This is a strange story, but true. You can’t make this kind of stuff up. It doesn’t have a lesson like a fable. It’s just out here because it was still stuck in my head. Kathie
We took a scraggly little dog home when she was just one year old. But this chihuahua-terrier mix with scraggly facial hair was so ugly, she was cute. My kids declared love at first sight.
Caramel was the best snuggler. She loved to sit on your lap, lean up against your chest, and lick your chin every now and then to remind you she was still there. Her affectionate attentions were healing balms for girls in the awkward and trying middle school years.
Her previous owners had warned us, “Caramel’s a runner.” But I didn’t think there was any way she could get out of our securely fenced back yard on her own, and for a few months she showed no sign of wanderlust, so I thought they were mistaken.
Boy, was I wrong. We should have named her “Houdini.”
One day I got a call from our neighbor, a grade-school teacher, who called to say our dog had been sitting quietly in his classroom for the last hour. He’d seen her walking by the playground, called her, and she was happy to join his class. She was very pleased with herself, and it made the kids’ day.
The walkabouts became a regular occurance from which she would return hours later very tired and full of herself–until one day she didn’t come home. We called the pound and the police, placed ads, but our escape artist seemed to have vanished on her walkabout.
About two months later, my daughter saw her tied up in the front yard of a house about eight blocks away from ours. She was no longer skinny, but looked like an overstuffed sausage with legs. It was definitely Caramel, and she was overjoyed with we stopped. The kids petted her while I knocked on door. I heard people inside, but it was five minutes before a boy answered. No, his parents weren’t home. No, they’d had this dog for years, so it couldn’t be our walkabout canine. I wrote down my name and number, and stuck it behind the grill on the tightly closed screen door, and asked him to have his mom or dad call me.
Nobody called, so I returned a few days later with dated pictures of my kids and Caramel, but the boy’s mother wouldn’t come to door. I asked for their phone number, and the poor kid–stuck between his mom and this pushy woman at the door–gave it to me.

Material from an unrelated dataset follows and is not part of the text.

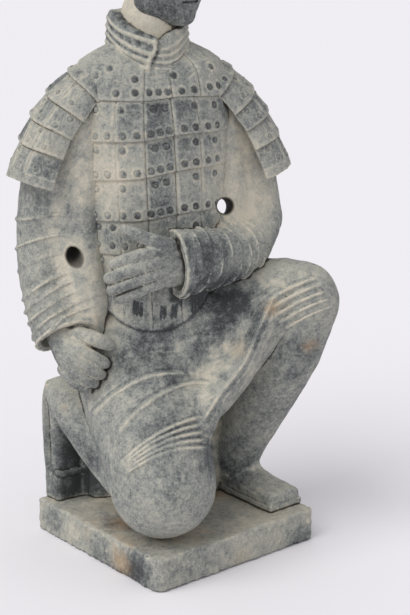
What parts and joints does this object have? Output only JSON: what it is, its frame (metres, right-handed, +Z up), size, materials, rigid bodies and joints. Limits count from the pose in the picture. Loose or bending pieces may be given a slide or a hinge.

I kept calling, and finally the dad grudgingly agreed to talk. He told me his family loved this little dog so much that they would be heartbroken without her, then he hung up. I kept calling until he answered again and said, “This poor pup had obviously not been well cared for–she was so skinny.” I guess I was supposed to feel threatened by that accusation, but I decided to ignore it, so he went back to how much his wife and kids loved her, and how their hearts would be shattered to lose her. I said I’d have a family powwow and call back in ten minutes.
My family was watching television together. I asked them how serious they were about getting Caramel back. Without looking up from the show, they nodded or mumbled, “Yes. She’s our dog!” I went over to the phone, but had no idea what to do or say next. I went back to my family, “Are you sure?” This time they were a little impatient because they were missing some of the show. I said I could use a little help, but there were no volunteers.
So I called, but the words that came out of my mouth were, “Although we have proof of ownership, we will let you keep our dog. I don’t appreciate how you handled this situation, but I don’t want to play this game. Love her well.” And I hung up. I’m not sure who was more surprised, my family, me, or the dishonest man on the phone.
Occasionally we would drive by to see if Caramel was tied in the yard. If she was, I would stop so that the kids could pet her. The first time we did so, my two youngest were squatting down hugging and kissing Caramel, and a disembodied woman’s voice screeched out from an open window:, “Get away from that dog!” My reaction was immediate. I yelled out the car window, “MY KIDS will pet OUR DOG any time they want to pet OUR DOG!”
“Way to go, Mom,” said my surprised kids when they climbed in the car.
“I think I’m still a little angry,” I answered.
Caramel was too fat and lazy to go walkabout any more, but she seemed content. So, we let our sleeping dog lie.